The traditional human relationship is meaningless within this system, as this form of exchange brings no profit, except perhaps where contract and employment are concerned. Most devastating of all, besides destroying the mental environment, is the destruction brought upon the very world in which we dwell. Just as the loyal workers of Flint have been laid off when they had nothing more to offer the executives at General Motors, so does the environment have little to offer but resources that can be exchanged for profit.
As such, the systematic destruction of our world has been and continues to be a consequence of the short sighted drive for profits. Petroleum, which can be, and is used for construction of benign objects, that are truly useful. The majority of it is used for transportation, however. As heavily inefficient and polluting as the internal combustion is, efforts to make it more efficient and research for less polluting energy sources aren’t profitable in the short term, and likely won’t be as profitable as the petroleum trade in the end.
For the time being, oil companies like Shell have plans for the next fifty years, (at which time the world’s oil resources are expected to be depleted), in which they slowly adopt and research alternative fuel sources. This reckless consumption of oil for use in vehicles has been and will continue to be detrimental to humans and other species as a whole, but has generated extraordinary profits for a very small minority. As demonstrated, the capitalist value is one of profit. Profit exemplifies competition among a species.
Biologically speaking, however, organisms survive best within social groups that care for and cooperate. How can it be said that our society is profiting to any great amount when a huge amount of our population is jailed, to the profit of still other capitalists? Indeed, it would seem that only destruction can bring profits of the kind that satisfy the capitalist. However, what if this value was reversed?

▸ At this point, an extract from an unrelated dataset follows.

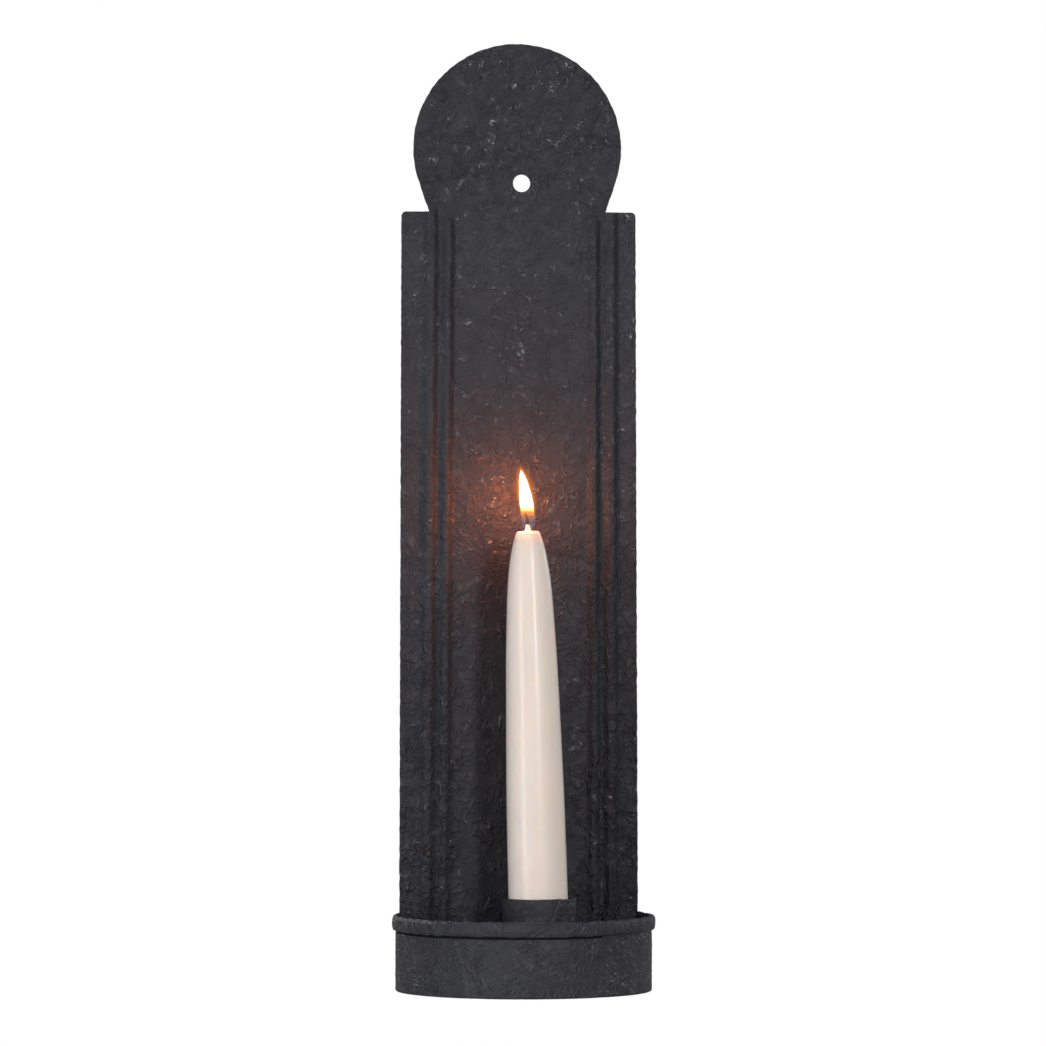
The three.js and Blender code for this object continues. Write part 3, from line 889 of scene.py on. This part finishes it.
def candle_cup(material):
    """A rolled tube. Its outer end laps over itself and stands a little proud at the seam."""
    inner = CUP_RADIUS - CUP_WALL
    outline = np.array([
        (inner, FLOOR_TOP), (CUP_RADIUS, FLOOR_TOP), (CUP_RADIUS, CUP_TOP - 0.4),
        (CUP_RADIUS - 0.18, CUP_TOP - 0.05), (CUP_RADIUS - 0.45, CUP_TOP),
        (inner + 0.2, CUP_TOP - 0.05), (inner, CUP_TOP - 0.3),
    ])
    profile = subdivided(outline, stations(outline, CELL * 0.8))
    normals = profile_normals(profile)
    sections = []
    for angle in np.linspace(-math.pi, math.pi, 144, endpoint=False):
        along = np.full(len(profile), angle * CUP_RADIUS)
        outside = profile[:, 0] > CUP_RADIUS - 0.3
        lap = (1 - eased(angle, SEAM_ANGLE, SEAM_ANGLE + 0.05)) * eased(angle, SEAM_ANGLE - 1.3, SEAM_ANGLE)
        fade = 1 - eased(abs(angle), 2.6, math.pi)
        relief = 0.7 * crinkle(along, profile[:, 1], 300) * fade * np.where(outside, 1, 0.4)
        relief += 0.3 * lap * outside
        moved = profile + normals * relief[:, None]
        sections.append(turned_section(moved, angle, CUP_X, CUP_DEPTH))
    vertices, faces = lofted(sections, True)
    piece("cup_tube", vertices, faces, material, replaces=["candle_cup"])


# ---- Candle, wick and flame. Each is built upright on its own axis and then leaned with it. ----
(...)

If the same people, who control such vast resources as to rival governments for power valued the well being and success of their fellow man as much as they now value profit, everyone would benefit.
People exploiting the stock market for personal gain would instead see it as an opportunity for long term investment in corporations that behave in a moral fashion. The modern conception of the corporation would be anathema to these altruistic folk. Instead, collectives that allow communities control over resources would form. Sustainable development isn’t possible when small groups of individuals are controlling huge resources with no accountability. It is an imperative for humanity as a race to overcome this profit drive.